すると、芸とは芸人本人の思いだけで自立的に成り立つものなのでしょうか?
真の価値がわからない悪趣味な観衆など、真の芸にとっては不必要な存在だということになるでしょうか?
これは芸(術)とは何かという問いにも結びつきそうです。
ただ彼自身は、「探るような子どもたちの目の輝」だけには「栄光の時代の再来を予感させるもの」があると望みを見出すのですが。

さて、最後にこの「断食芸人」の物語が果たして寓話なのかという点について問いを提起させていただきました。
なるほど、カフカといえば一読してでは理解できない寓話作品が数多くあります。
この作品もその一つだとすれば、どのような意味が見出せるでしょうか。
ある物書きの参加者によれば、「書く」という表現行為は「書かざるを得ないから書く」という面があり、それは性に近いものではないかといいます。
だからといって、自分の書きたいものだけを書くなどということは稀であり、むしろ表現者にとって「書きたいもの」というものは朧気でしかないのではないかといいます。
カフカの場合もそうではないか。
彼が何かの意味を描こうと意図して寓話を書いたのではなく、書きたいことを朧気に浮かべながら物語を書くという方が真実に近いというわけです。
その意味で言うと、むしろそれが何を意味するかどうかは読み手にかかっているとも言えるでしょう。
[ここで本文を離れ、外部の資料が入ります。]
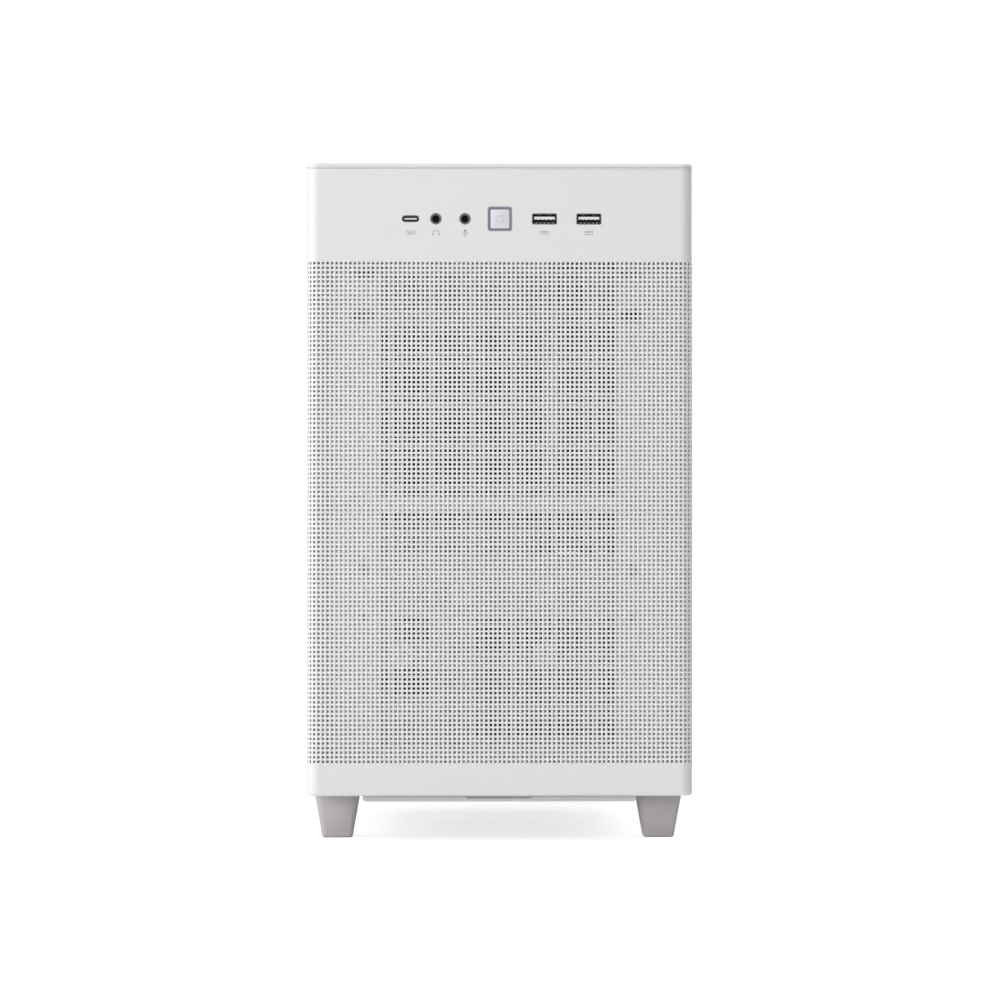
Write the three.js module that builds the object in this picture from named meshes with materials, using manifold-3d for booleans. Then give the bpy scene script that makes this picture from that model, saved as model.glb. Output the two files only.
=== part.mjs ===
// A desktop computer tower: a narrow sheet-metal case with perforated panels, its front ports, and
// the computer inside it. Millimetres, +Z up, the front faces -Y, and the feet stand on z = 0.

import * as THREE from "three";
import { mergeVertices } from "three/addons/utils/BufferGeometryUtils.js";
import Module from "manifold-3d";

const wasm = await Module();
wasm.setup();

// ---------------------------------------------------------------- driving dimensions

const WIDTH = 205;
const DEPTH = 460;
const HEIGHT = 360;
const FOOT_HEIGHT = 24;
const GAP = 0.3; // between pieces that touch
const SEAM = 0.5; // between outer panels

const FRONT_Y = -DEPTH / 2;
const BACK_Y = DEPTH / 2;
const SIDE_X = WIDTH / 2;

const TOP_SHEET = 1.5;
const FRONT_SHEET = 1.2;
const SIDE_SHEET = 1.0;
const FRONT_TRAY_DEPTH = 30;
const CORNER_RADIUS = 6;
const LIP = 9; // folded edges of the side panels
const BODY_TOP = HEIGHT - TOP_SHEET - SEAM;
const SIDE_FRONT_Y = FRONT_Y + FRONT_TRAY_DEPTH + SEAM;
const SIDE_BACK_Y = BACK_Y - 3;

const FRAME_SHEET = 1.2;
const FRAME_X = SIDE_X - 2.5; // half width of the chassis sheets
const FLOOR_Z = 25.5;
const FLOOR_TOP = FLOOR_Z + FRAME_SHEET;
const TOP_FRAME_Z = 352;
const INNER_WALL_Y = -197; // front face of the inner front wall
const REAR_WALL_Y = 224.3; // front face of the rear wall
const FRAME_BOTTOM = FLOOR_TOP + GAP;
const FRAME_TOP = TOP_FRAME_Z - GAP;

const FOOT = { x: 86.5, front: -186, rear: 190, top: 24, bottom: 16.5, neck: 5, pad: 1.8 };

const FILTER = { width: 146, barDepth: 6, frameWidth: 138, length: 312, front: -222 };
const RAIL = { x: 70.5, web: 1.5, lip: 3, bottom: 20.9, back: 95 };

const IO_Z = 330.6; // height of the row of front ports
const IO_X = { usbC: -47.5, headphone: -34, microphone: -18.5, button: 0, usbLeft: 23.7, usbRight: 47.3 };
const USB_A = { width: 13.1, height: 5.7, wall: 0.3, depth: 14.5, tongue: 1.9 };
const USB_C = { width: 8.94, height: 3.26, wall: 0.3, depth: 8.5, tongue: 0.7 };
const JACK = { ring: 6.1, bore: 3.6, depth: 14 };
const BUTTON = { bezel: 12.8, opening: 10.9, cap: 10.3 };
const PORT_FACE_Y = FRONT_Y + 0.4;

const BOARD = { x: 78.1, thickness: 1.6, y0: -20, y1: 223.5, z0: 64, z1: 308 };
const TRAY = { x: 86, front: -188 };
const CPU = { y: 139, z: 222 };
const SHIELD = { x0: 35.65, x1: 80.1, z0: 152.25, z1: 311, thickness: 0.8 };
const SLOT = { count: 4, first: 76, pitch: 20.32, x0: -46, x1: 76, height: 14, cover: 18.4 };

const PSU = { x: 75, y0: -165, y1: -25, z0: 42, z1: 128, wall: 1 };
const PSU_INLET = { x: -46, z: 84 };
const PLUG = { width: 23.8, height: 16.2, nose: 13 };
const ROCKER = { x: -46, z: 112, width: 19, height: 13, pivot: 2.5, swing: 18 };

const REAR_FAN = { x: -28, z: 228, size: 120, depth: 25 };
const INLET = { x: -62, z: 45, cavityX: 24.4, cavityZ: 16.8, depth: 16 };

// ---------------------------------------------------------------- finishes

function finish(color, roughness, metalness = 0) {
  return new THREE.MeshStandardMaterial({ color, roughness, metalness });
}

const WHITE_PAINT = finish(0xe3e2e0, 0.55);
const WHITE_PLASTIC = finish(0xdedddb, 0.5);
const GREY_PLASTIC = finish(0xaba6a4, 0.45);
const LAVENDER_PLASTIC = finish(0xb9b6be, 0.5);
const BLACK_PLASTIC = finish(0x1c1c1e, 0.5);
const BLACK_RUBBER = finish(0x2a2a2a, 0.85);
const PORT_METAL = finish(0x54565a, 0.35, 0.9);
const BARE_STEEL = finish(0xa9abad, 0.4, 0.9);
const ALUMINIUM = finish(0xb9bbbd, 0.35, 0.9);
const BOARD_GREEN = finish(0x1d2b26, 0.6);

// ---------------------------------------------------------------- solids

const X_AXIS = new THREE.Vector3(1, 0, 0);
const Y_AXIS = new THREE.Vector3(0, 1, 0);
const Z_AXIS = new THREE.Vector3(0, 0, 1);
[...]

それにしても、「書きたいから」ではなく「書かざるを得ないから」という表現は断食芸人の最期の「断食せずにはいられなかっただけのこと」という言葉と符合します。
その意味で言うと、生前は評価されなかったにもかかわらず、「書かずにはいられなった」カフカ自身が「断食芸人」そのものということも言えるでしょう。
ただし、この作品をカフカの私小説と評価することに対しては、この作品のおもしろさを著しく損なうということであまり賛成を得られなかったのですが。
その一方、私たちの生活に還元して考えてみるに、「就きたい仕事に就く」のではなく「就かざるを得ないから就いた」というのが私たちが仕事に就く際の実際かもしれません。
しかし、その過程で「誇り」や「存在価値」を自ら付与していくことで自身の存在を維持していく。
将来の就職に希望を抱く学生さんの前で歯切れ悪く、そんな意見を述べる社会人の言葉が印象に残りました。

カフカの不思議な世界に戸惑いを感じながらも、今回もまた豊かな思考の時間を過ごすことができました。
「断食芸人」の本質をめぐっては、その後の懇親会で引き続き性愛の問題などに展開するなど、とても興味深い論点がまだまだあることに気づかされたものです。
次回はAOZ(アオウゼ)で定例の哲学カフェです。
また皆さんとお会いできることを楽しみにいております。
会場をご提供いただいたサイトウ洋食店さまには心より感謝申し上げます。